::: PROVIDED RECORDS :::

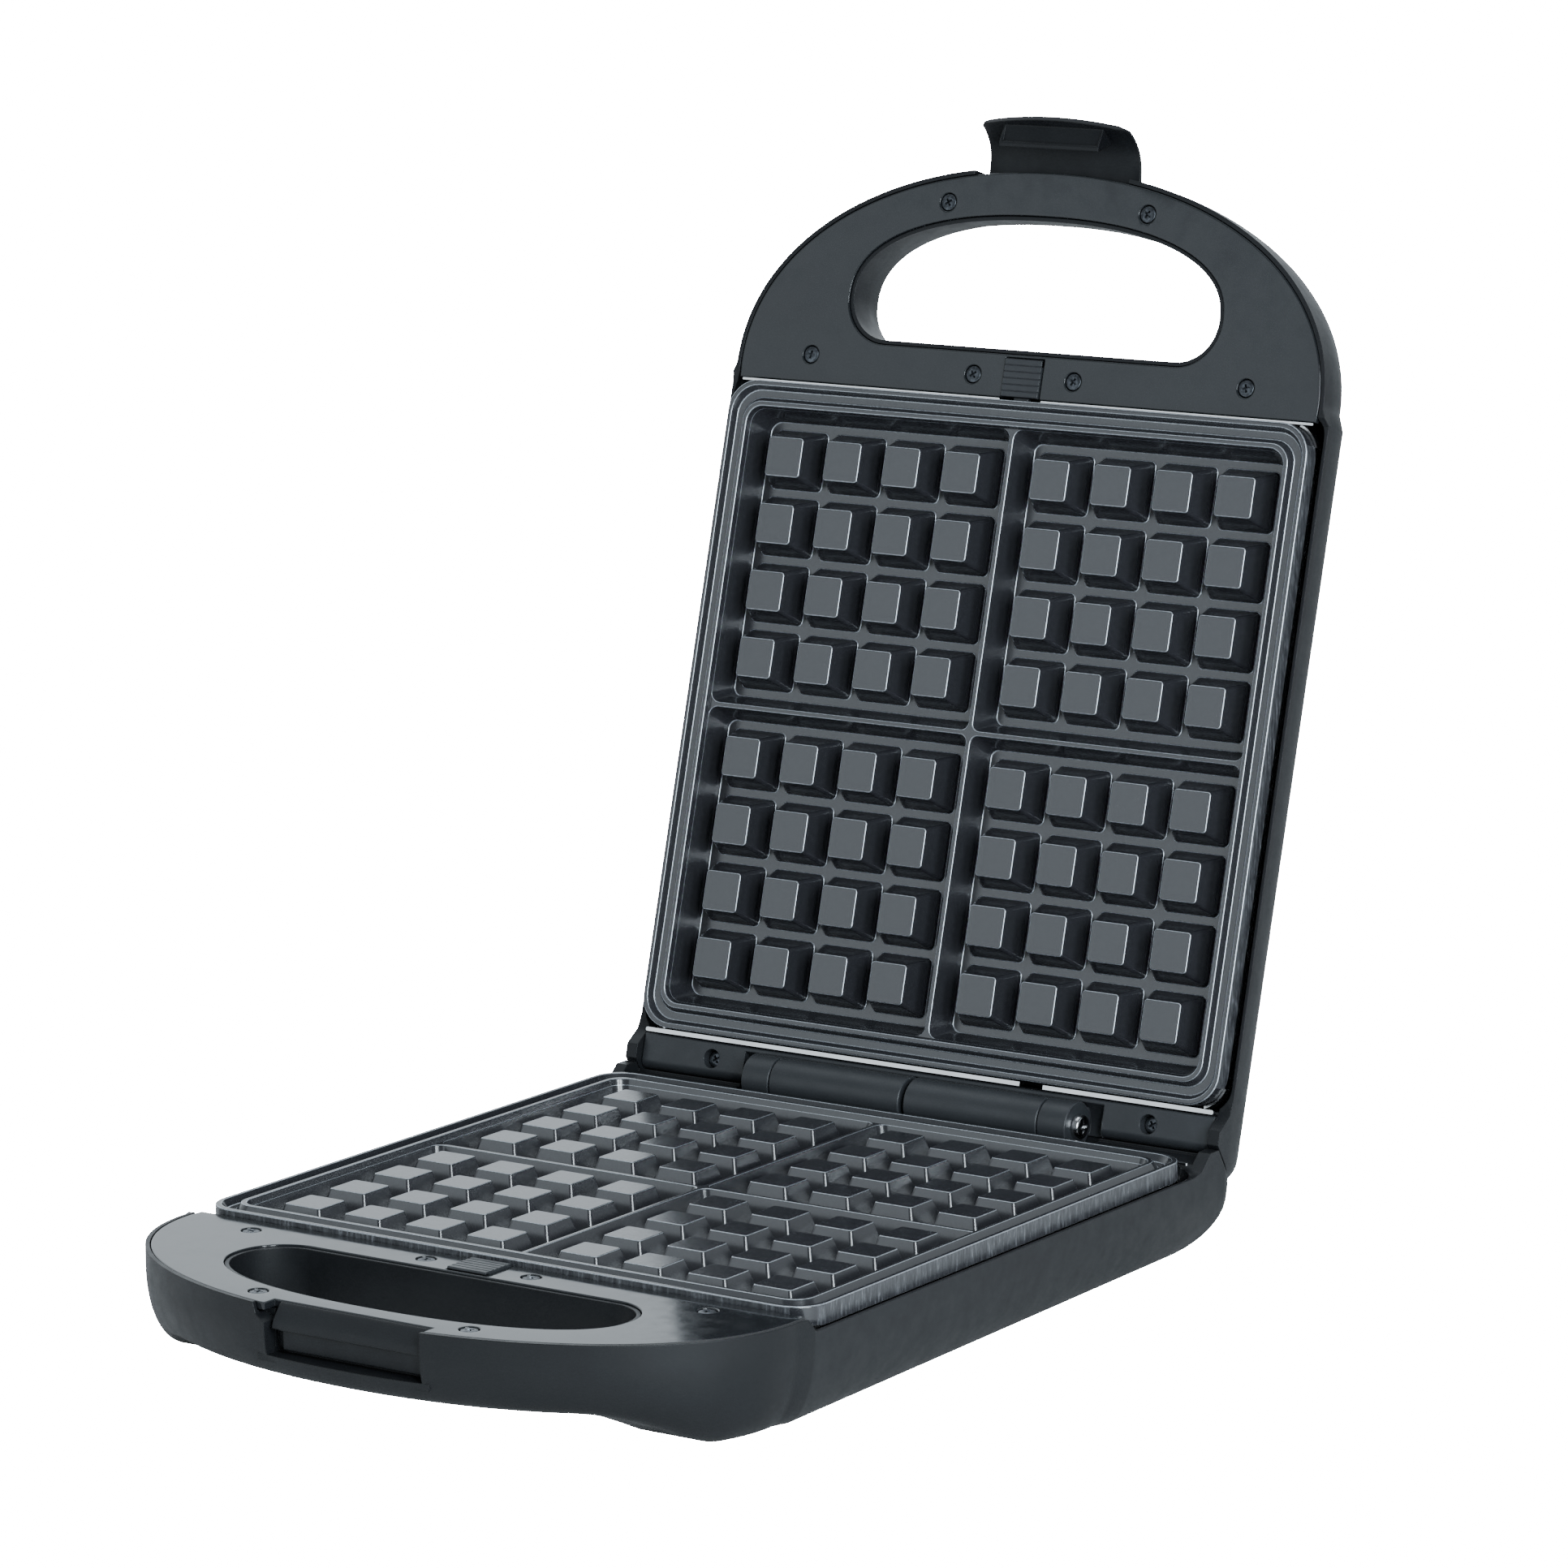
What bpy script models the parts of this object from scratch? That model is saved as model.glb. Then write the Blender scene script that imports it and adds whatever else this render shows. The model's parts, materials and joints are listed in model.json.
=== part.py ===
"""Four-slice waffle maker with its lid open, as separate sub-parts. Metres, +Z up.

Both halves are modelled in the same "half frame": z = 0 is the plane of the waffle pegs' flat tops,
+Z points at the other half, +Y points at the hinge, and the handle is at -Y. Each half is then hung
under an empty: the base's stands above the table, and the lid's is turned over about the hinge axis.
"""

import math
from collections import namedtuple

import bmesh
import bpy
from mathutils import Matrix, Vector

# --- Driving dimensions, in metres -------------------------------------------------------------
GAP = 0.0003  # clearance between pieces that touch
WALL = 0.0022  # moulded casings and covers

# Where the halves stand
PEG_PLANE_Z = 0.0390  # the base's peg tops above the table
PLATE_CENTRE_Y = -0.0198  # the base plate's centre, from the middle of the whole footprint
CLOSED_GAP = 0.0030  # between the two planes of peg tops with the lid shut
HINGE_Y = 0.1318  # hinge axis behind the plate's centre
HINGE_RISE = 0.0021  # hinge axis above the base's peg tops
OPEN_ANGLE = math.radians(104.93)  # lid against its stop

# Waffle plate
PITCH_X, PITCH_Y = 0.0250, 0.0245
PEGS_PER_WAFFLE = 4
CROSS_X, CROSS_Y = 0.0122, 0.0119  # extra pitch across the dividers
PEG_TOP, PEG_HEIGHT = 0.0145, 0.0110
FLOOR_BAND = 0.0030  # flat floor left between two pegs
PLATE_HALF_X, PLATE_HALF_Y = 0.12015, 0.1187
PLATE_CORNER = 0.0105
PLATE_DEPTH, PLATE_SKIRT = 0.0140, 0.0072  # below the peg tops: the wells' underside, and the side wall
RIM_RISE, CHANNEL_DROP = 0.0010, 0.0016  # rim ridges above, overflow channel below the peg tops
DIVIDER_DROP = 0.0012

# Casings
CASE_HALF_X = 0.1253
RIM_INSET = 0.0015  # the rim stands in from the widest line
CASE_REAR_Y = 0.1480
CASE_REAR_CORNER = 0.0110
OPENING_HALF_X, OPENING_REAR_Y = 0.1225, 0.1224
SIDE_RIM = -0.0047  # the casing's edge beside the plate
HANDLE_CENTRE_Y, HANDLE_HALF_X, HANDLE_REACH, HANDLE_POWER = -0.1250, 0.1232, 0.0795, 2.1
HANDLE_CURVE = 0.0065  # how far the handle's underside curves in
SHOULDER_Y = -0.1195
ARC_STEPS = 24  # along the handle's outer edge
CASE_TOP, CAVITY_TOP = 0.0030, 0.0060  # where the solid and its cavity start, before the edge is cut
REAR_DECK = -0.0025
EAR_HALF_X, EAR_RISE = 0.1192, 0.0012

# Handle hole, as the cover's cut-out: two half superellipses on one centre line
HOLE_CENTRE_Y, HOLE_HALF_X, HOLE_OUT, HOLE_IN = -0.1500, 0.0777, 0.0346, 0.0144
HOLE_OUT_POWER, HOLE_IN_POWER = 2.2, 3.6
SLEEVE_WALL = 0.0017

# Handle covers, screws and release slides
COVER_THICK = 0.0025
COVER_REAR_Y = -0.1200
COVER_LEDGE = 0.0015  # the casing's rim round the cover
COVER_INSET = COVER_LEDGE + GAP
SCREW_SPOTS = ((0.0413, -0.1886), (0.0903, -0.1300), (0.0208, -0.1275))
SCREW_HEAD_R, SCREW_HEAD_H, SCREW_SHANK_R, SCREW_LENGTH = 0.0030, 0.0012, 0.0014, 0.0090
BOSS_R = 0.0036
SLIDE_HALF_X, SLIDE_FRONT_Y, SLIDE_REAR_Y = 0.0076, -0.1325, -0.1203
SLIDE_TRAVEL = 0.0025
SLIDE_RIBS = 5
QUARTER = [math.radians(15 * step) for step in range(7)]  # a quarter turn, for round edges

# Hinge
BARREL_R, BARREL_BORE_R = 0.0088, 0.0031
BARREL_IN_X, BARREL_OUT_X = 0.0010, 0.0557
COLLAR_IN_X, COLLAR_OUT_X = 0.0561, 0.0675
POCKET_OUT_X = 0.0800  # screwdriver pockets beside the collars
TROUGH_R = BARREL_R + 0.0006
PIN_R = 0.0030
HINGE_SCREW_X, HINGE_SCREW_Y = 0.0933, 0.1275

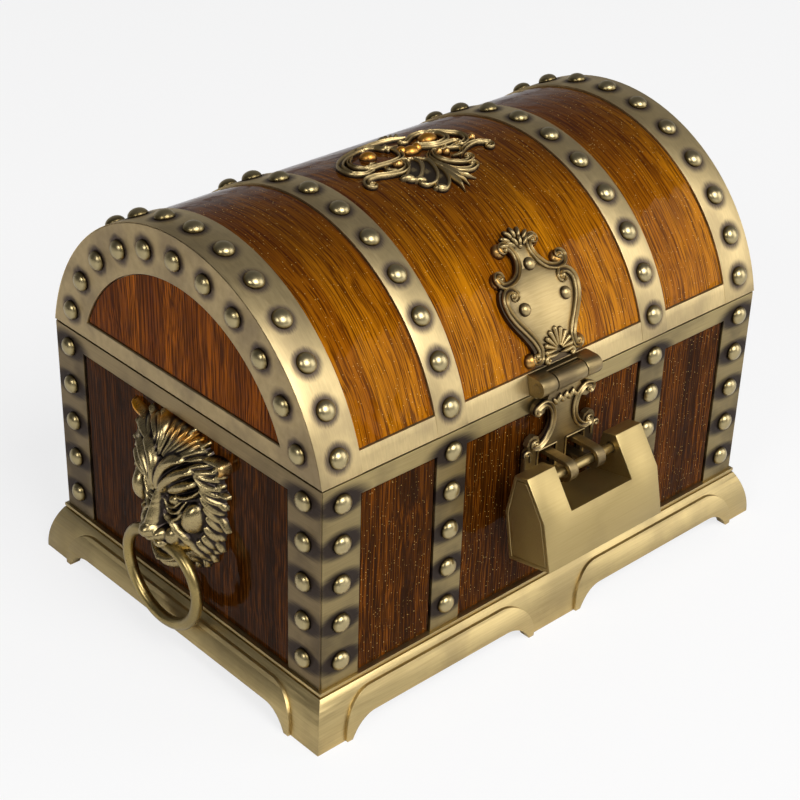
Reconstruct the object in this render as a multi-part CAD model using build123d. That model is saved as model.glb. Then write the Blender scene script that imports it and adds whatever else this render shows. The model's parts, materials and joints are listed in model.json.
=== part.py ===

:::

**SET PROBLEM**
Using the material above, reproduce exactly the line that contains "Reconstruct the object" and all lines after it through the last one, and only those.

**REPLY**
Reconstruct the object in this render as a multi-part CAD model using build123d. That model is saved as model.glb. Then write the Blender scene script that imports it and adds whatever else this render shows. The model's parts, materials and joints are listed in model.json.
=== part.py ===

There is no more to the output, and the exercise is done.